Exercise 12.14. With the gates treated as constants, $c_t = f_t \odot c_{t-1} + (\text{terms not depending on } c_{t-1})$. Hence $\partial c_t / \partial c_{t-1} = \mathrm{diag}(f_t)$. By induction, $\partial c_t / \partial c_{t-k} = \mathrm{diag}(f_t \odot f_{t-1} \odot \cdots \odot f_{t-k+1})$.

Exercise 12.15. Recurrence: $c_t = 0.99 c_{t-1} + 0.01$. This is a linear first-order recurrence with fixed point $c^* = 0.01 / (1 - 0.99) = 1$. Solution: $c_T = 1 - (1 - c_0)(0.99)^T = 1 - 0.99^T$. Limit is $1$.

Exercise 12.17. A bidirectional RNN's hidden state at position $t$ depends on $w_{t+1}, \ldots, w_T$, so the resulting "next-token" prediction $P(w_{t+1} \mid h_t)$ is conditioned on information including $w_{t+1}$ itself. The chain-rule factorisation requires strict causality, which the bidirectional model violates.

Exercise 12.20. Original $\alpha = \mathrm{softmax}(1, 2, 3, -1) \approx (0.089, 0.242, 0.657, 0.012)$. Halving the scores ($\tau = 0.5$ in the multiplicative sense, equivalently temperature 2 in the divisive sense) flattens to $\approx (0.174, 0.287, 0.474, 0.064)$. Doubling sharpens to $\approx (0.016, 0.117, 0.867, 0.0003)$. Sharper attention is more decisive but less robust.

Exercise 12.25. Cumulative probabilities are $0.5, 0.8, 1.0$. The standard convention is to add tokens in order until the cumulative mass meets or exceeds $p$. For $p = 0.7$ the nucleus is $\{w_1, w_2\}$ (since $0.5 < 0.7 \le 0.8$). For $p = 0.8$ nucleus $= \{w_1, w_2\}$. For $p = 0.95$ nucleus $= \{w_1, w_2, w_3\}$.

Exercise 12.26. As beam width grows, the top output is determined by maximum-likelihood-trained model probabilities, which are systematically biased towards short and degenerate outputs (the empty sequence often has high likelihood under maximum-likelihood-trained models).
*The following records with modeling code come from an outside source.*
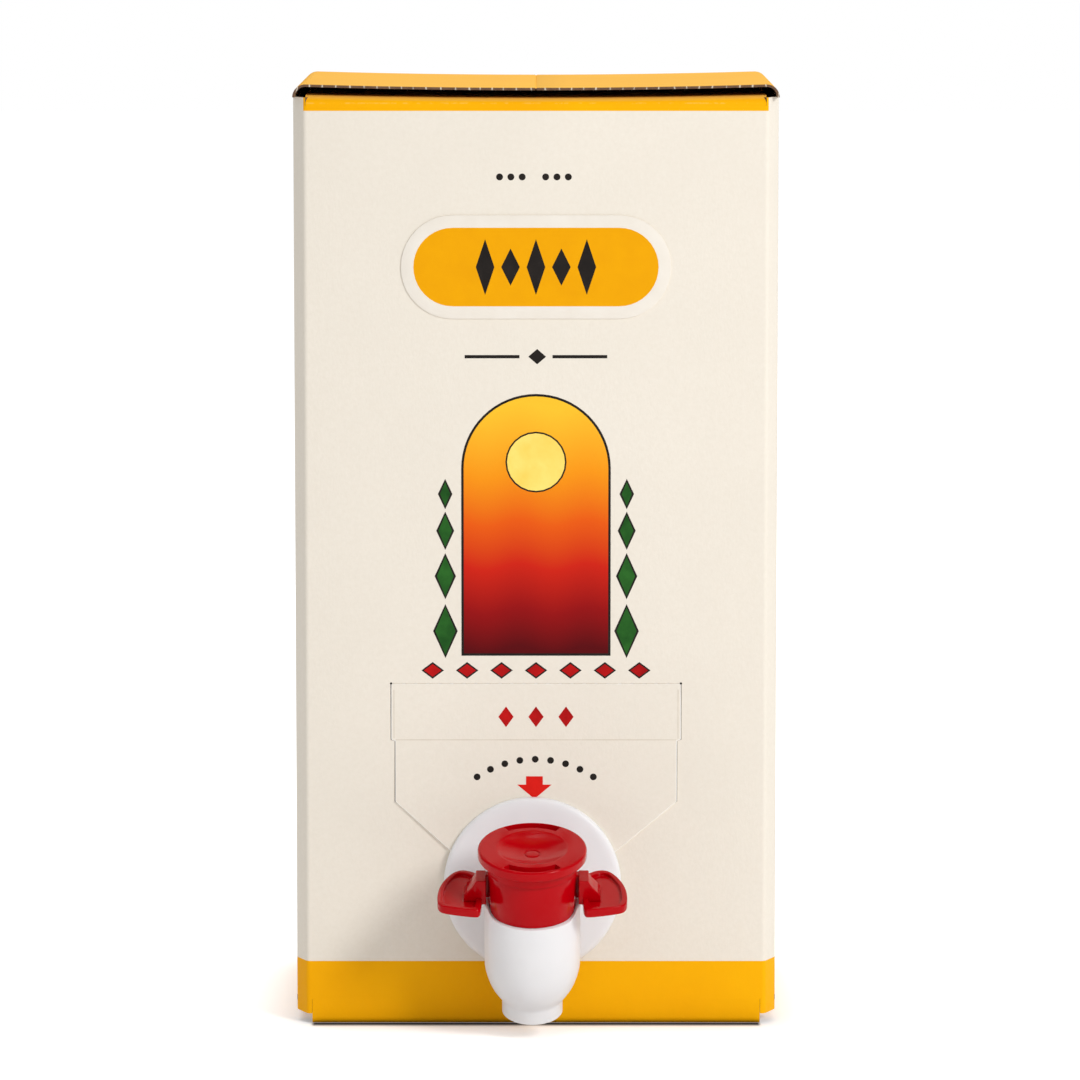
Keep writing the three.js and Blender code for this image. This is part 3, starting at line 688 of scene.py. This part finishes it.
# %% [markdown]
# ## The sticker
# The pill-shaped sticker is one thin plate. Its front face is inset by the width of the pale
# border, and the face that is left inside gets the yellow.


# %% Sticker
def pill(width, height, middle, steps=20):
    radius = height / 2
    side = width / 2 - radius
    return arc(side, middle, radius, -90, 90, steps) + arc(-side, middle, radius, 90, 270, steps)


label_face = FRONT - LABEL_THICK
sticker = plate("pill_sticker", pill(LABEL_WIDTH, LABEL_HEIGHT, LABEL_Z), "y", FRONT, label_face)
wrap(sticker, label_white, label_yellow)
sticker_mesh = open_faces(sticker)
front_face = min(sticker_mesh.faces, key=lambda face: face.calc_center_median().y)
front_face.select = True
bmesh.update_edit_mesh(sticker.data)
bpy.ops.mesh.inset(thickness=LABEL_BORDER * MM)
sticker.active_material_index = 1
bpy.ops.object.material_slot_assign()
bpy.ops.object.mode_set(mode="OBJECT")
round_edges(sticker, 0.1, 2, 60)
tidy_surface(sticker, 40)
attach(sticker, "box")
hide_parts("front_label")
print("sticker faces:", len(sticker.data.polygons))

# %% [markdown]
# ## The print
# Lozenges, rows of dots and a plain arch with a low sun are printed on the front. Ink has no real
# thickness, so each field stands out by a hair only, and a field on top of another one by a
# second hair. What is printed on the flap leans forward with it.


# %% Print on the front panel
printed = []


def ink(name, outline, finish, layer=1, base=FRONT):
    piece = plate(name, outline, "y", base - INK * (layer - 1), base - INK * layer)
    piece.data.materials.append(finish)
    printed.append(piece)
    return piece


def lozenge(x, z, half_width, half_height):
    return [(x - half_width, z), (x, z - half_height), (x + half_width, z), (x, z + half_height)]


def bar(x0, x1, z0, z1):
    return [(x0, z0), (x1, z0), (x1, z1), (x0, z1)]


def dots(name, places, radius, finish, layer=1, base=FRONT):
    """Round spots: the first is drawn, and the others are copies of it that are moved."""
    first = ink(name, arc(*places[0], radius, 0, 345, 23), finish, layer, base)
    for i, (x, z) in enumerate(places[1:]):
        step = Matrix.Translation(Vector((x - places[0][0], 0, z - places[0][1])) * MM)
        printed.append(reshape(copy_of(first, f"{name}_{i}"), step))


def arch(half_width, foot, shoulder):
    return [(-half_width, foot), (half_width, foot)] + arc(0, shoulder, half_width, 0, 180, 32)


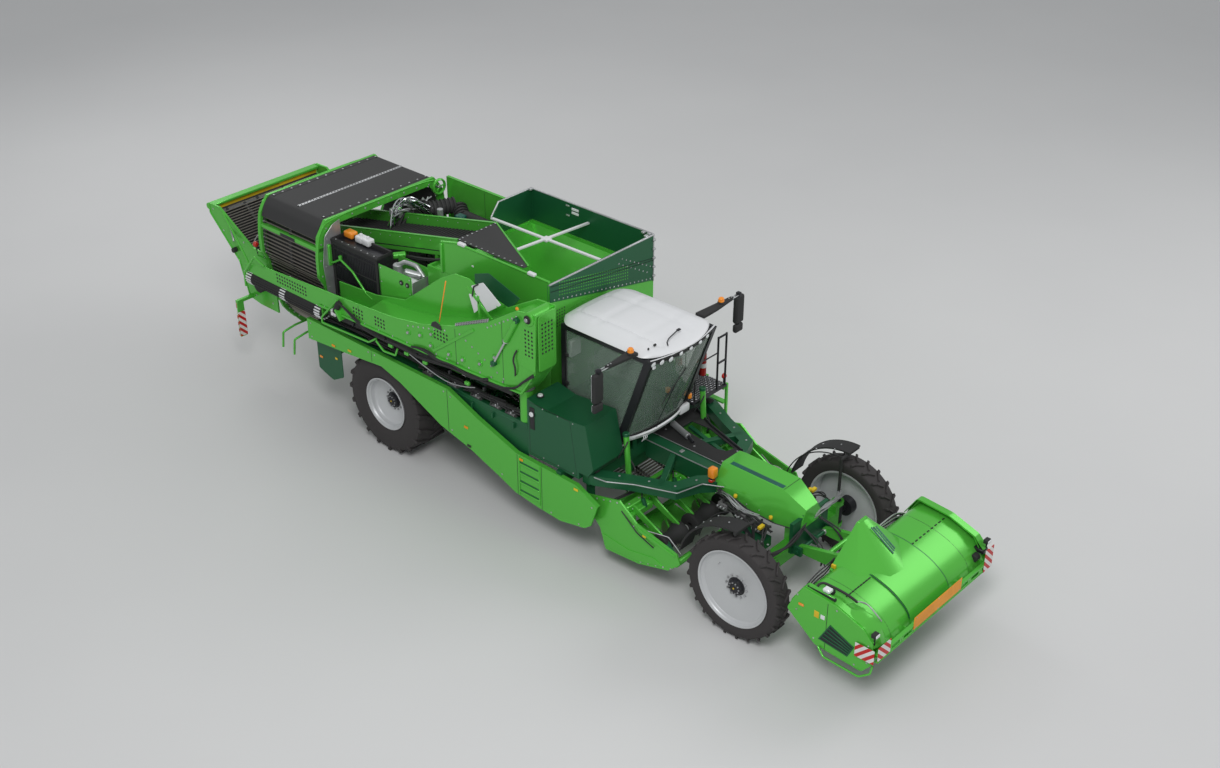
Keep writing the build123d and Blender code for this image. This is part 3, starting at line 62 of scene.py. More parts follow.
# Finishes, by the names of their materials.
GREEN = "light_green_paint"
TEAL = "teal_stripe_paint"
# Dark green also paints shade: lines on the hood, step slots on the sides, a shadow plate in the boom.
DARK_GREEN = "dark_green_paint"
# Black steel also paints the shade in the hood slits and the topper's side slot.
BLACK_STEEL = "black_steel"
# Black plastic also paints shade in round holes and a highlight on the boom rolls' ribs.
PLASTIC = "black_plastic"
# Black rubber also paints the shade under the rear web.
RUBBER = "black_rubber"
TYRE = "tyre_rubber"
RIM = "rim_grey_paint"
WEB_STEEL = "rod_web_steel"
# Zinc also draws the portal edge line that is partly a painted highlight.
ZINC = "zinc_steel"
CHROME = "chrome_rod"
IRON = "engine_iron"
WHITE = "roof_white"
GLASS = "cab_glass"
MIRROR = "mirror_glass"
CLOTH = "seat_fabric"
RED = "red_paint"
AMBER_LENS = "amber_lens"
RED_LENS = "red_lens"
CLEAR_LENS = "clear_lens"
ORANGE = "orange_board"
STRIPES = "striped_board"
YELLOW = "yellow_paint"


# ---------------------------------------------------------------- sizes and colours
def length(name, text, default):
    """A size that a user may change, in metres."""
    return bpy.props.FloatProperty(name=name, description=text, default=default, min=0.0005, unit="LENGTH")


def colour(name, text, default):
    """A colour that a user may change, linear."""
    return bpy.props.FloatVectorProperty(
        name=name, description=text, default=default, size=3, min=0, max=1, subtype="COLOR",
    )


class HarvesterSizes(bpy.types.PropertyGroup):
    """Sizes of the small things that the CAD frame leaves out."""

    sheet_edge: length("Sheet edge", "Rounding of sheet and plate edges", 0.004)
    bolt_radius: length("Bolt radius", "Radius of a plain bolt head", 0.012)
    hose_radius: length("Hose radius", "Radius of a hydraulic hose", 0.011)
    seat_swell: length("Seat swell", "How far the seat cushions crown", 0.022)


class HarvesterColours(bpy.types.PropertyGroup):
    """Main colours of the machine."""

    light_green: colour("Light green", "Paint of most sheets and frames", (0.11, 0.57, 0.048))
    # Dark green also paints shade: lines on the hood, step slots on the sides, a shadow plate in the boom.
    dark_green: colour("Dark green", "Paint of the tank, neck and flaps", (0.006, 0.034, 0.017))
    stripe_teal: colour("Stripe teal", "Stripes on the covers", (0.004, 0.1, 0.075))
    roof: colour("Roof", "Cab roof and its front lip", (0.6, 0.6, 0.6))
    rim: colour("Rim", "Wheel rims", (0.42, 0.42, 0.43))
    tyre: colour("Tyre", "Clean tyre rubber", (0.03, 0.028, 0.025))
    soil: colour("Soil", "Dried soil and dust", (0.16, 0.115, 0.065))
    glass: colour("Glass", "Tint of the cab glass", (0.045, 0.085, 0.06))
    board: colour("Board", "Blank board on the front rail", (0.85, 0.33, 0.01))


def sizes():
    """The sizes kept with the scene."""
    return bpy.context.scene.harvester_sizes


def colours():
    """The colours kept with the scene."""
    return bpy.context.scene.harvester_colours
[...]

Narrow beams accidentally sample diverse and longer outputs. The fundamental issue is a mismatch between maximum-likelihood training and what we actually want at decoding time.

Exercise 12.28. $\tau = 1$: $P_\tau(w) = e^{z_w} / \sum_w e^{z_w}$, exactly the model's softmax. $\tau \to 0$: $P_\tau$ concentrates on $\arg\max_w z_w$ because the difference $z_{w^*} - z_w$ is amplified to infinity by division by $\tau$, sending all but the argmax to probability zero in the softmax.

Exercise 12.31. Embedding table: $V d$. LSTM layer 1: $4 H (d + H + 1) \approx 4Hd + 4H^2$ for the four gates, with $d$ the embedding dimension and $H$ the hidden size. LSTM layer 2: $4 H (H + H + 1) = 8H^2 + 4H$. Output projection: $H V$. Total: $V d + 4H(d + H + 1) + 8H^2 + 4H + HV$, which simplifies to $Vd + HV + 4Hd + 12H^2$ ignoring the bias terms. With $V = 30000$, $d = 256$, $H = 1024$ this evaluates to roughly $7.7\text{M} + 30.7\text{M} + 1.0\text{M} + 12.6\text{M} \approx 52$ M parameters, with the output projection dominating, the LSTM weights second, and the embedding third.

Exercise 12.32. Transformer is $T^2 d$ per layer; RNN is $T d^2$ per layer. They are equal at $T = d$. For $T < d$ the Transformer is cheaper; for $T > d$ the RNN is cheaper per layer, though in practice modern hardware much prefers the Transformer's parallel structure. With $d = 1024$ a sequence of 2048 tokens has Transformer cost $\approx 4 \cdot 10^9$ and RNN cost $\approx 2 \cdot 10^9$ FLOPs per layer; the RNN is theoretically half the FLOPs, but cannot be parallelised across $T$, so wall-clock time on a GPU may be many times worse.